Do escuro da sala, algo de espectral se insinua naquele corpo que é presente e é também uma virtualidade que enuncia frações de uma vida. Num passo a passo de informações, ele nos leva a pensar no seu corpo, na veracidade ou não do que diz, nas possibilidades de invenção naquela estrutura e, ainda assim, do quanto esse movimento de exposição sempre nos escapa, seja pela economia do que é dito, seja pela maneira como trabalha a duração dos quadros.
O jogo entre o tempo e imagem é valorizado pela modulação das pausas e dos silêncios, que dizem tanto quanto a utilização dos objetos em cena. E aí, a foto dele criança (“quando eu era pequeno diziam que eu era muito parecido com o meu pai”); a foto do pai quando da idade atual do artista, ou não; o escuro e o que não se consegue ou se quer dizer; a pera, lembrança de uma agressão (pera-pedra) e a que se come no final; expõem o trabalho sobre tempo da ação e o tempo que ele evoca nesse procedimento: caminhos sobre rachaduras.
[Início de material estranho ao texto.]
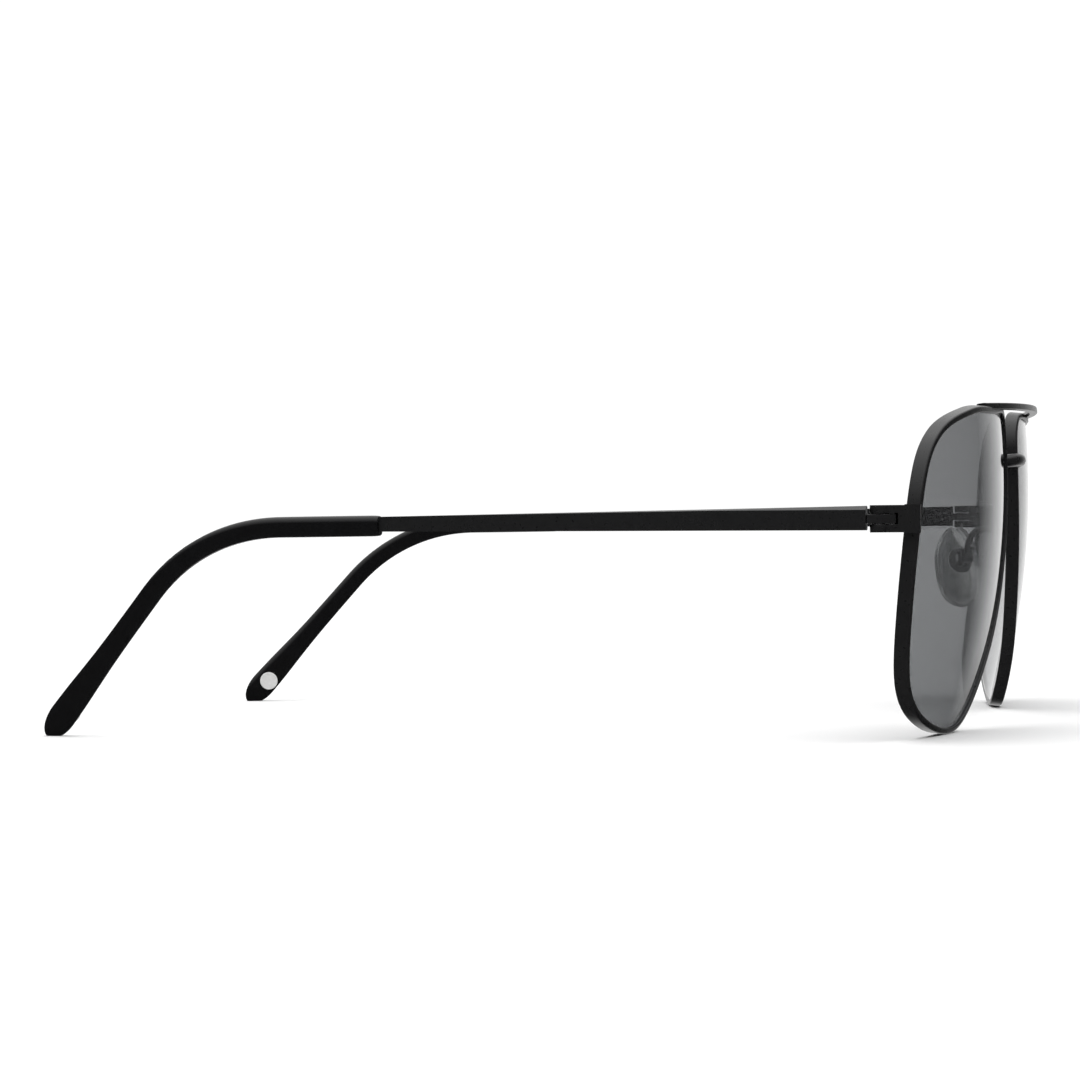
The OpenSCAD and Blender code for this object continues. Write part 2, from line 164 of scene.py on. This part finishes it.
def spline(points, steps, closed):
    p = np.array(points, float)
    n = len(p)
    out = []
    for i in range(n if closed else n - 1):
        q = [p[(i + k) % n] if closed else p[min(max(i + k, 0), n - 1)] for k in (-1, 0, 1, 2)]
        out += [spline_point(*q, k / steps) for k in range(steps)]
    if not closed:
        out.append(p[-1])
    return np.array(out)


def inset(points, d):
    """Moves each point of a closed counter-clockwise outline inwards by d."""
    along = np.roll(points, -1, 0) - np.roll(points, 1, 0)
    along /= np.linalg.norm(along, axis=1)[:, None]
    return points + d * np.stack([-along[:, 1], along[:, 0]], 1)


def turned(points, x=0.0, y=0.0, z=0.0):
    """Points turned about X, then Y, then Z, by angles in degrees."""
    m = Matrix.Rotation(math.radians(z), 3, "Z") @ Matrix.Rotation(math.radians(y), 3, "Y")
    m = m @ Matrix.Rotation(math.radians(x), 3, "X")
    return np.asarray(points, float) @ np.array(m).T


def ring_of(middle, across, other, radius, sides):
    """Points of a circle round a middle, in the plane of two unit directions."""
    angles = np.linspace(0, 2 * math.pi, sides, endpoint=False)
    return np.array([middle + radius * (math.cos(a) * across + math.sin(a) * other) for a in angles])


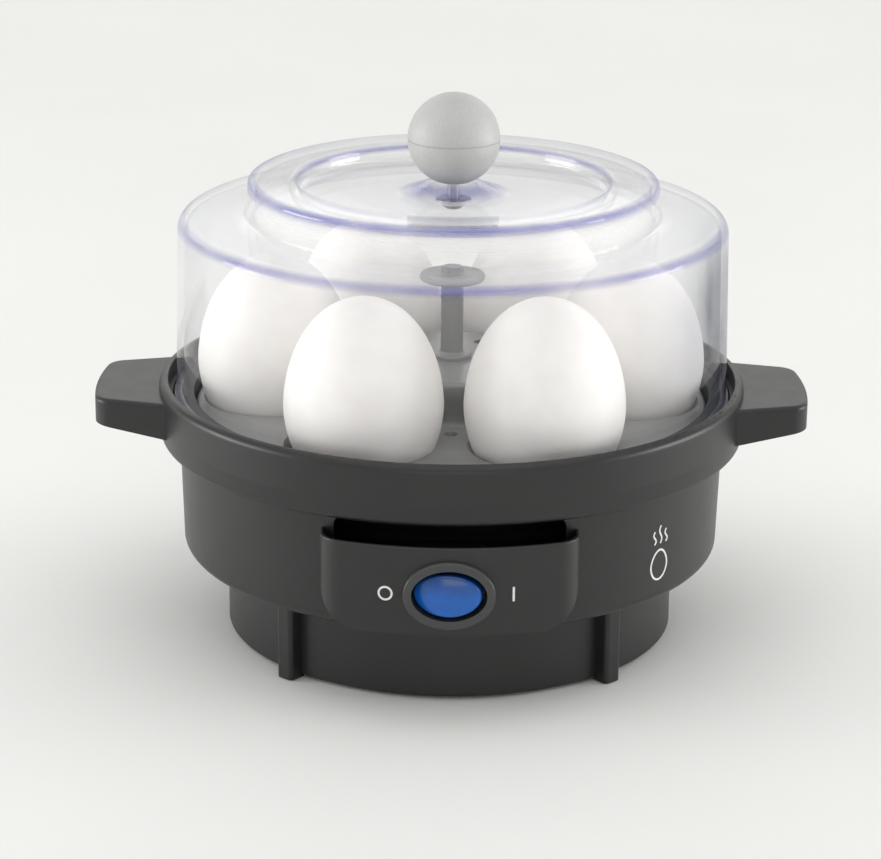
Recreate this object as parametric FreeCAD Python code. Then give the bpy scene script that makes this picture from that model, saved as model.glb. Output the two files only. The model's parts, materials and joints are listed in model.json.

Rachar o estado das coisas é também se abrir para o que é possível se imaginar de linguagens e de narrativas. E isso é possível com gestualidades às vezes sem finalidades, com o que se esquece, com a possibilidade de fabular outros mundos e com esforço de acessar outros regimes de temporalidades.
E as duas cenas apresentadas tentam frequentemente seguir abrindo frestas na performatização da dramaturgia e na afirmação da presença dos corpos que parecem dizer de um estado de urgência e de esforço pra afirmar singularmente os caminhos, assumindo os riscos e os obstáculos do terreno pedregoso.
E no equilíbrio da laranja entre o corpo e a parede, no gesto de comer a pera, na aproximação do pai pela via de um procedimento ficcional, nos caroços cuspidos no chão da sala da Casa do Beco, matéria espessa, fertilidade… eles seguem, no tropeço, em possíveis quedas, reaprendendo a levantar e a seguir.
[1] A Casa do Beco surgiu em 2003, a partir do trabalho artístico do Grupo do Beco (criado em 1995). Localizada aos pés do Aglomerado Santa Lúcia/Morro do Papagaio, na região Centro Sul de Belo Horizonte (MG). A Casa é espaço de intercâmbio de experiências culturais diversas.
[2] Frase de Rosa Parks, reelaborada na escrita performática de Anderson Feliciano, Outras Rosas. Essa Frase também serviu de mote para a performance de Soraya Martins, também chamada Outras Rosas. Pra mais informação, segue a crítica da performance:https://www.horizontedacena.com/outras-rosas-abrem-passagens/
[3] FANON, Frantz. Pele negra, máscaras brancas. Trad. Renato da Silveira. Salvador: EDUFBA, 2008.
[4] LEPECKI, Andre. Coreopolítica e coreopolícia. Revista Ilha, v. 13, n. 1, p. 41-60, jan./jun. (2011) 2012.